Saved data entries
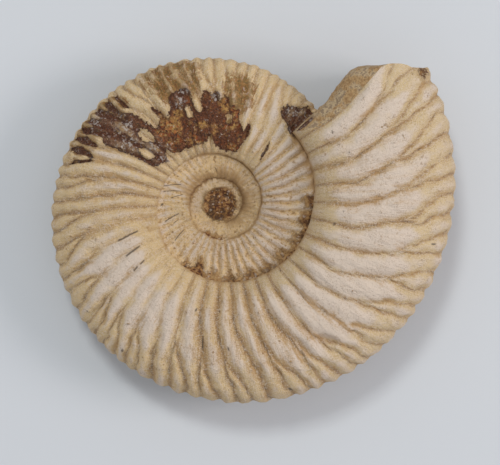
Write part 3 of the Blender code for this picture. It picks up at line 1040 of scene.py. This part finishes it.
class FOSSIL_OT_add_fossil(bpy.types.Operator):
    """Adds the ammonite, fitted to the frame"""

    bl_idname = "fossil.add_fossil"
    bl_label = "Add the fossil"

    def execute(self, context):
        settings = context.scene.fossil
        skin = Skin()
        upper, upper_middle = add_side(skin, UPPER_ROWS, 1)
        lower, lower_middle = add_side(skin, LOWER_ROWS, -1, upper[-1])
        close_middle(skin, upper_middle, 1)
        close_middle(skin, lower_middle, -1)
        close_mouth(skin, upper, lower)
        skin.points = lie_on_frame(skin.points, settings.wear)
        mesh = skin.make_mesh("fossil")
        mesh.materials.append(stone_material(settings))
        fossil = bpy.data.objects.new("fossil", mesh)
        context.scene.collection.objects.link(fossil)
        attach(fossil, "root")
        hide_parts("ammonite")
        return {"FINISHED"}


def add_light(name, place, target, size, power, colour):
    """Adds a soft square light that faces the target."""
    light = bpy.data.lights.new(name, "AREA")
    light.size = size
    light.energy = power
    light.color = colour
    lamp = bpy.data.objects.new(name, light)
    lamp.location = place
    lamp.rotation_euler = (target - place).to_track_quat("-Z", "Y").to_euler()
    bpy.context.scene.collection.objects.link(lamp)


class FOSSIL_OT_add_stage(bpy.types.Operator):
    """Adds the floor, the lights and the camera"""

    bl_idname = "fossil.add_stage"
    bl_label = "Add the stage"

    def execute(self, context):
        settings = context.scene.fossil_stage
        middle = (FRAME_LOW + FRAME_HIGH) / 2
        width = FRAME_HIGH.x - FRAME_LOW.x
        bpy.ops.mesh.primitive_plane_add(size=width * 60, location=(0, 0, FRAME_LOW.z))
        floor = context.object
        floor.name = "floor"
        paper = bpy.data.materials.new("floor_paper")
        paper.use_nodes = True
        shader = paper.node_tree.nodes["Principled BSDF"]
        shader.inputs["Base Color"].default_value = settings.floor
        shader.inputs["Roughness"].default_value = FLOOR_ROUGHNESS
        floor.data.materials.append(paper)
        right = middle + Vector((1, 0, 0.7)) * width * 10
        left = middle + Vector((-0.2, 0.62, 1.25)) * width * 10
        add_light("main_light", right, middle, width * 4.5, settings.main_power, (1, 0.95, 0.93))
        add_light("fill_light", left, middle, width * 2.5, settings.fill_power, (0.95, 1, 0.98))
        world = bpy.data.worlds.new("room")
        world.use_nodes = True
        sky = world.node_tree.nodes["Background"]
        sky.inputs["Color"].default_value = WORLD_COLOUR
        sky.inputs["Strength"].default_value = WORLD_POWER
        context.scene.world = world
        view = bpy.data.cameras.new("camera")
        view.lens = settings.lens
        camera = bpy.data.objects.new("camera", view)
        away = width * FRAME_MARGIN * settings.lens / view.sensor_width
        camera.location = (middle.x - width * 0.006, middle.y - width * 0.005, FRAME_HIGH.z * 0.6 + away)
        context.scene.collection.objects.link(camera)
        context.scene.camera = camera
        context.scene.view_settings.view_transform = "Standard"
        return {"FINISHED"}


class FOSSIL_PT_sidebar(bpy.types.Panel):
    """The fossil's settings and steps."""

    bl_idname = "FOSSIL_PT_sidebar"
    bl_label = "Ammonite fossil"
    bl_space_type = "VIEW_3D"
    bl_region_type = "UI"
    bl_category = "Fossil"

    def draw(self, context):
        layout = self.layout
        for group in (context.scene.fossil, context.scene.fossil_stage):
            for name in group.bl_rna.properties.keys()[2:]:
                layout.prop(group, name)
        layout.operator(FOSSIL_OT_add_fossil.bl_idname)
        layout.operator(FOSSIL_OT_add_stage.bl_idname)


CLASSES = (
    FossilSettings, StageSettings, FOSSIL_OT_add_fossil, FOSSIL_OT_add_stage, FOSSIL_PT_sidebar
)


def register():
    for part in CLASSES:
        bpy.utils.register_class(part)
    bpy.types.Scene.fossil = bpy.props.PointerProperty(type=FossilSettings)
    bpy.types.Scene.fossil_stage = bpy.props.PointerProperty(type=StageSettings)


def unregister():
    del bpy.types.Scene.fossil_stage
    del bpy.types.Scene.fossil
    for part in reversed(CLASSES):
        bpy.utils.unregister_class(part)


def main():
    register()
    bpy.ops.fossil.add_fossil()
    bpy.ops.fossil.add_stage()


if __name__ == "__main__":
    main()
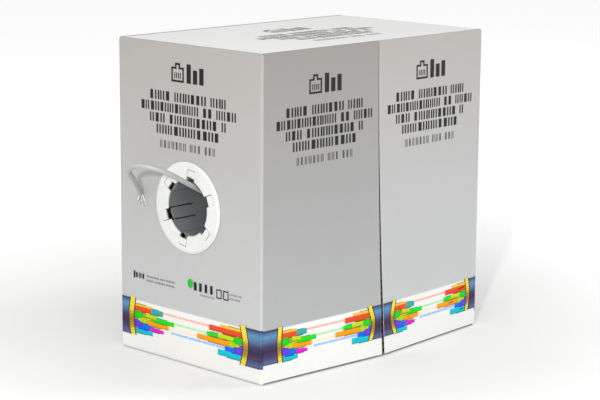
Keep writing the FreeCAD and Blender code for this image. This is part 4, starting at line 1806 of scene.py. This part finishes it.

- **Task objective**
Gather each line in the entries above where the string "This" is found.

- **Correct answer**
Write part 3 of the Blender code for this picture. It picks up at line 1040 of scene.py. This part finishes it.
Keep writing the FreeCAD and Blender code for this image. This is part 4, starting at line 1806 of scene.py. This part finishes it.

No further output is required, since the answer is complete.